稲葉:そう、逆に出来てなかったかもしれない。
▲稲葉貴子
──でも信田さん、「次は私の還暦のタイミングだから」って約束されてましたよね。「ドレスコードは赤で」とか(笑)。
小湊:バレてたか(笑)。
稲葉:でもそれは絶対面白いよ。
信田:還暦だったら、もう座って歌ったって許されるよね。
──(一同爆笑)。
小湊:そう、だからもう今回の時点でそうじゃない。“頑張る”っていうのとは絶対違う。……違うんだけど、本当に楽しみたいと思ってやってるんだけど、結構ストイックなことやってるっていう。すごく矛盾してるのもわかってるんだけど、グループに対する思い入れもあるし、ここまで個人でもいろんなことやってきてるからこそね。欲張っちゃうというか。

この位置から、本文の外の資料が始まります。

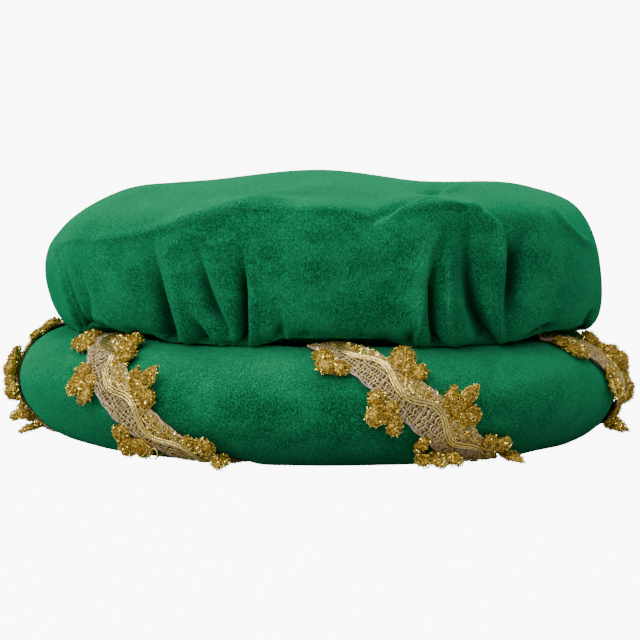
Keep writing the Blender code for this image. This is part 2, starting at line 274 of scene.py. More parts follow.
class GrowthTree:
    """A Geometry Nodes tree with named inputs, which grows something on a piece."""

    def __init__(self, name: str) -> None:
        """Starts an empty tree of that name."""
        self.tree = bpy.data.node_groups.new(name, "GeometryNodeTree")
        self.tree.interface.new_socket("Geometry", in_out="INPUT", socket_type="NodeSocketGeometry")
        self.tree.interface.new_socket("Geometry", in_out="OUTPUT", socket_type="NodeSocketGeometry")
        self.inputs = self.tree.nodes.new("NodeGroupInput")
        self.outputs = self.tree.nodes.new("NodeGroupOutput")

    def takes(self, name: str, kind: str) -> None:
        """Adds a named input, of a kind such as Float, Int or Material."""
        self.tree.interface.new_socket(name, in_out="INPUT", socket_type=f"NodeSocket{kind}")

    def given(self, name: str) -> Socket:
        """The socket that holds the value of a named input."""
        return self.inputs.outputs[name]

    def node(self, kind: str, inputs: dict | None = None, **settings: object) -> bpy.types.Node:
        """Adds a node, whose inputs take sockets or values, and returns it."""
        return add_node(self.tree, kind, inputs, settings)

    def ends(
        self, geometry: Socket, material: Socket, round_: bool = True
    ) -> Socket:
        """Realizes the instances and sets the material.

        Args:
            geometry: what the tree made.
            material: the socket of its material.
            round_: whether it shades as round, and not as flat facets.

        Returns:
            The socket of the finished geometry.
        """
        real = self.node("GeometryNodeRealizeInstances", {"Geometry": geometry})
        smooth = self.node(
            "GeometryNodeSetShadeSmooth", {"Geometry": real.outputs[0], "Shade Smooth": round_}
        )
        dressed = self.node(
            "GeometryNodeSetMaterial", {"Geometry": smooth.outputs[0], "Material": material}
        )
        return dressed.outputs[0]

    def gives(self, geometry: Socket) -> None:
        """Names the socket whose geometry the tree gives."""
        self.tree.links.new(geometry, self.outputs.inputs["Geometry"])

    def grow(self, obj: Object, values: dict[str, object]) -> None:
        """Runs the tree on an object and keeps the result as its mesh.

        Args:
            obj: the object, whose mesh is replaced.
            values: the value of each named input.
        """
        modifier = obj.modifiers.new(self.tree.name, "NODES")
        modifier.node_group = self.tree
        for item in self.tree.interface.items_tree:
            if item.in_out == "INPUT" and item.name in values:
                modifier[item.identifier] = values[item.name]
        bake_modifiers(obj)


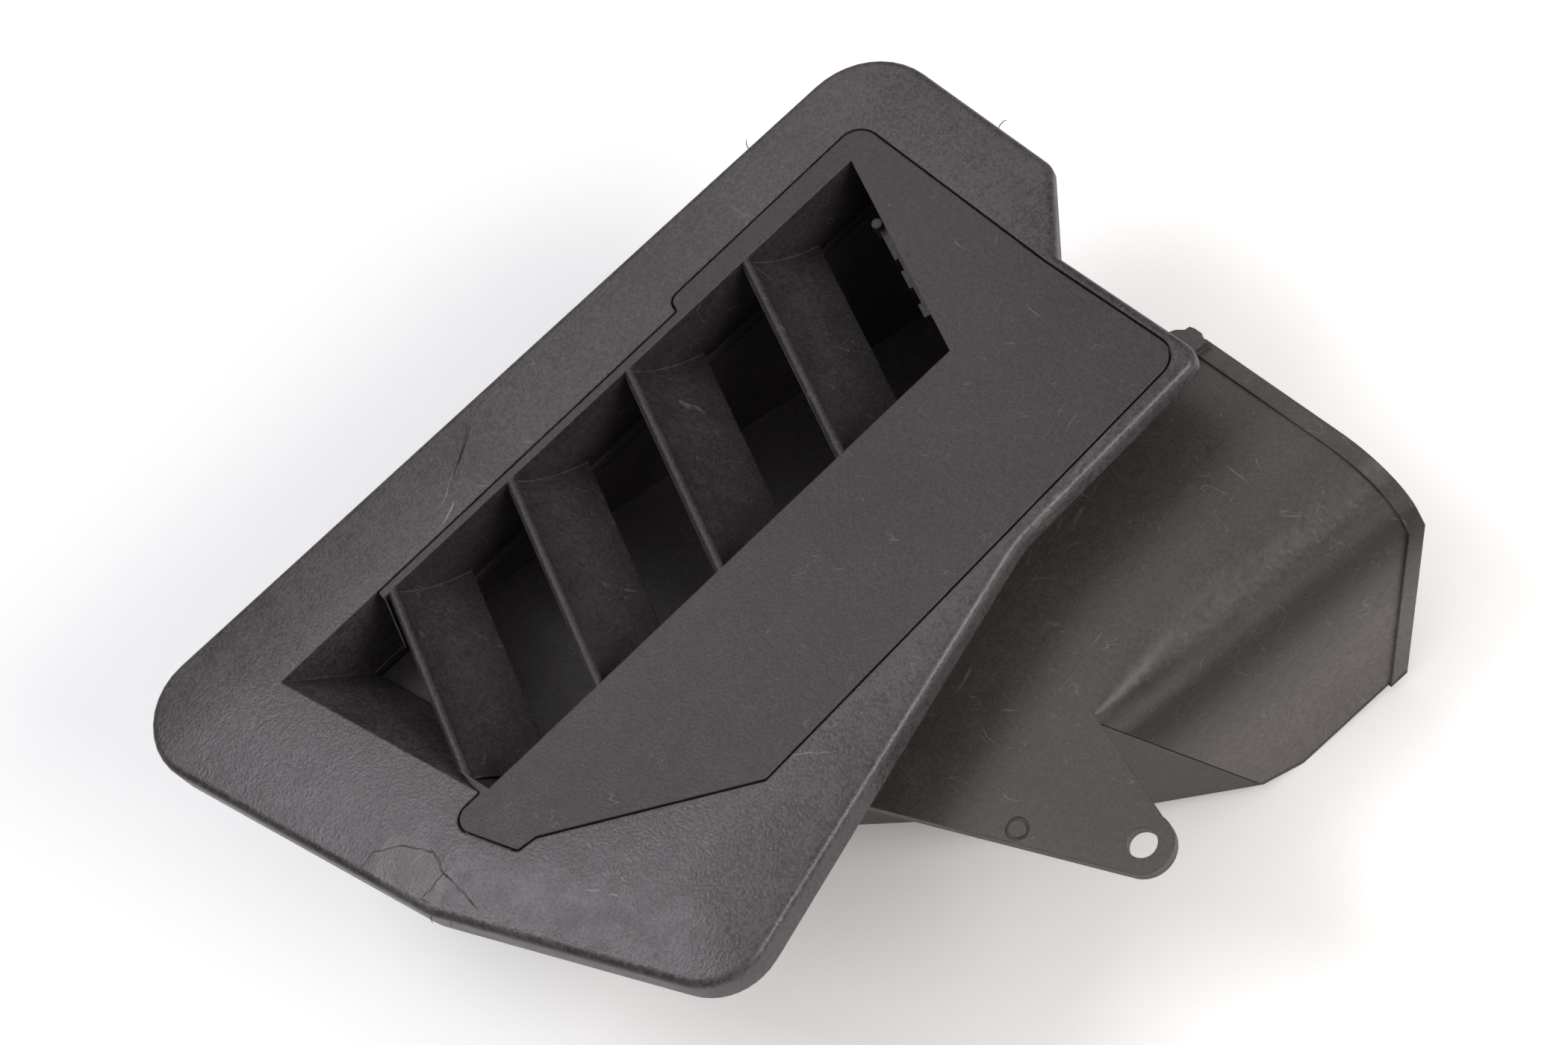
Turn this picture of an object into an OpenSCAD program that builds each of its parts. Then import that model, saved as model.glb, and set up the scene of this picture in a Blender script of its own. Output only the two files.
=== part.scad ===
// Side air intake vent: a moulded face panel with a slanted louvre, and the two-part duct behind it.
// Millimetres. +Z is the outward normal of the face, +X runs along the straight edge of the opening.
// The origin is the centre of the fixing hole, on the outer side of the ear.

/* [Whole part] */
// Length of the whole part, along the louvre and from the panel's end to the lip of the mouth
part_l = 249; // [246:0.5:252]

/* [Face panel] */
// Wall thickness of the face panel
panel_wall = 2.5; // [2.2:0.1:2.8]
// Radius of the rolled outer edge
edge_roll = 2; // [1.6:0.1:2.2]
// How far the face falls away towards its outer corners
crown_drop = 1.5; // [0.5:0.1:2]
// Depth of the return flange at the left and bottom edges
flange_deep = 10.2; // [9.5:0.1:11]
// Depth of the return flange at the narrow right end
flange_shallow = 5.6; // [5:0.1:6.5]
// Steepness of the sloping wall inside the left end of the opening
ramp_angle = 57; // [54:1:60]

/* [Louvre insert] */
// Thickness of the flat cover, and depth of the pocket it lies in
cover_t = 2.4; // [2.2:0.1:2.6]
// Gap round the insert in its pocket
seam_gap = 0.6; // [0.4:0.1:0.8]
// Wall thickness of the collar round the vanes
collar_t = 1.6; // [1.4:0.1:1.8]
// Depth of that collar below the face
collar_deep = 19; // [18:0.5:20]
// Spacing of the vanes along the opening
vane_pitch = 37.5; // [37:0.1:37.8]
// Slant of the vanes in the plane of the face
vane_slant = 16.1; // [15.5:0.1:16.5]
// Distance each vane runs along as it goes down
vane_run = 15.8; // [15:0.1:17]
// Depth of each vane below the face
vane_drop = 17; // [16:0.5:18]
// Thickness of a vane
vane_t = 1.8; // [1.6:0.1:2.2]
// Depth of the hollow in the face of a vane
vane_hollow = 1.8; // [1.2:0.1:2.2]
// Diameter of the round bead along the leading edge
bead_d = 2.4; // [2:0.1:3]

/* [Duct] */
// Depth of the flat duct wall below the face
duct_top = 24; // [24:0.5:25]
// Thickness of that flat wall and of the fixing ear
plate_t = 3.2; // [3:0.1:3.4]
// Thickness of the other duct walls
duct_wall = 2.5; // [2.2:0.1:2.8]
// Depth of the floor of the duct at its deepest line
duct_floor = 94; // [92:0.5:95]
// Rise of the floor from there to the mouth
floor_rise = 7.2; // [6:0.2:8]
// Outward lean of the long side wall
wall_lean = 8; // [7:0.1:8.5]
// Radius of the shoulder between flat wall and side wall
shoulder_r = 18; // [16:0.5:19]
// Width of the lip round the mouth
lip_w = 4.2; // [3.5:0.1:5]
// How far that lip stands proud
lip_proud = 0.9; // [0.6:0.1:1.2]

/* [Fixings] */
// Diameter of the hole in the fixing ear
ear_hole_d = 7; // [6.4:0.1:7.4]
// Radius of the rounded end of the ear
ear_end_r = 7.3; // [7:0.1:8]
// Diameter of the tapping screws
screw_d = 3.5; // [3.2:0.1:3.6]
// Length of the screws under the head
screw_l = 13; // [12:0.5:15]
// Diameter of the screw heads
screw_head_d = 7; // [6.5:0.1:7.5]
// Clearance round each screw
screw_fit = 0.35; // [0.3:0.05:0.5]

/* [Hidden] */
far = 300;
arc_steps = 10;
black = [0.16, 0.16, 0.16];
satin = [0.21, 0.21, 0.21];
steel = [0.45, 0.45, 0.46];

// The tables below are drawn for this length, and their places lie further apart in a longer part
drawn_l = 249;
function along(x) = x * part_l / drawn_l;
function longer(t) = [
  for (p = t) [for (k = [0:len(p) - 1]) k == 0 ? along(p[0]) : p[k]]
];

// Corners of the outlines, counter-clockwise: x, y, radius
panel_outline = longer([
  [-129.8, 53.7, 17.3],
  [-98, -42, 18],
  [-59, -108.8, 16],
  [54, -75.2, 34],
  [112.7, -72.2, 4.5],
  [106.8, -27.6, 2],
  [121.9, -8.1, 5],
  [116.2, 53.7, 20]
]);
// The level middle of the face, corner for corner with the outline above
level_outline = longer([
  [-98, 37, 5],
  [-86, -38, 5],
  [-52, -87, 5],
  [52, -72.7, 20],
  [108.2, -67.4, 3],
  [102.4, -28.2, 2],
  [99.9, 6, 3],
  [97.4, 38, 5]
]);
corner_drop = [1, 0.9, 1.2, 0.05, 0.05, 0.05, 0.9, 1] * crown_drop;
// The falling surfaces run on past the level middle by this much, and are cut off level
run_on = 3;
run_rise = 0.2;
// The pocket the insert lies in, from the nose round to the thin strip
pocket_outline = longer([
  [-71.6, -29, 0.5],
  [-82.3, -29.3, 4],
  [-73.6, -47.4, 1.6],
  [-68.4, -48, 2],
  [-22.2, -76.6, 1.5],
  [109.8, -68.6, 6],
  [104.2, -26.8, 20],
  [98.8, 36.4, 6.5],
  [35.8, 35.2, 3],
  [36.4, 31.4, 0.6],
  [-59.8, 29.75, 0.5],
  [-59.8, 26.4, 0.5],
  [-72.4, -19.6, 0.8]
]);
// Inner edge of the insert round the vanes
window = longer([[-58.9, 27.3], [-72, -19.7], [-69.2, -30.2], [74.1, -27.4], [90.5, 29.3]]);
window_out = inset([for (p = window) [p[0], p[1], 0]], -collar_t);
// Outside of the collar: it has no wall at the left end
collar = [
  [window[0][0] + 0.3, window_out[0][1]],
  [window[1][0] + 0.3, window[1][1]],
  [window[2][0] + 0.2, window_out[2][1]],
  xy(window_out[3]),
  xy(window_out[4])
];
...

──ちなみにこの太陽とシスコムーンは、いわゆる「青春」みたいな表現にも当てはまりますか?
信田:私の場合はずっと体操をやってきたんですが、体操って、気づいた時にはもうレールの上を走らされていて、その中で戦ってきたから、これがやりたいと思って始めたものではなかったんですね。健康のためでしたから、辞める理由もなく。だけど歌は、人生で初めて自分でやりたいと思って掴み取ったもの、夢を叶えたいと思って叶えたものなんです。そういう意味では青春だし、だからこそ重みも違うんですよね。
稲葉:やっぱり、今でもシスコムーンが好きなんだなって単純に思う。今回は3人だったけど、出来れば4人でね、また歌うことができたらより幸せだろうなって思うんです。シスコムーンで歌えることの幸せっていうのを毎回噛みしめているし、年を重ねながら毎回違う、その時のシスコムーンでいられている感じ?もちろんそれなりに頑張らなきゃいけないことはたくさんあったけど、自分達にあった見せ方が出来ていることも、すごく幸せだなって思いますよね。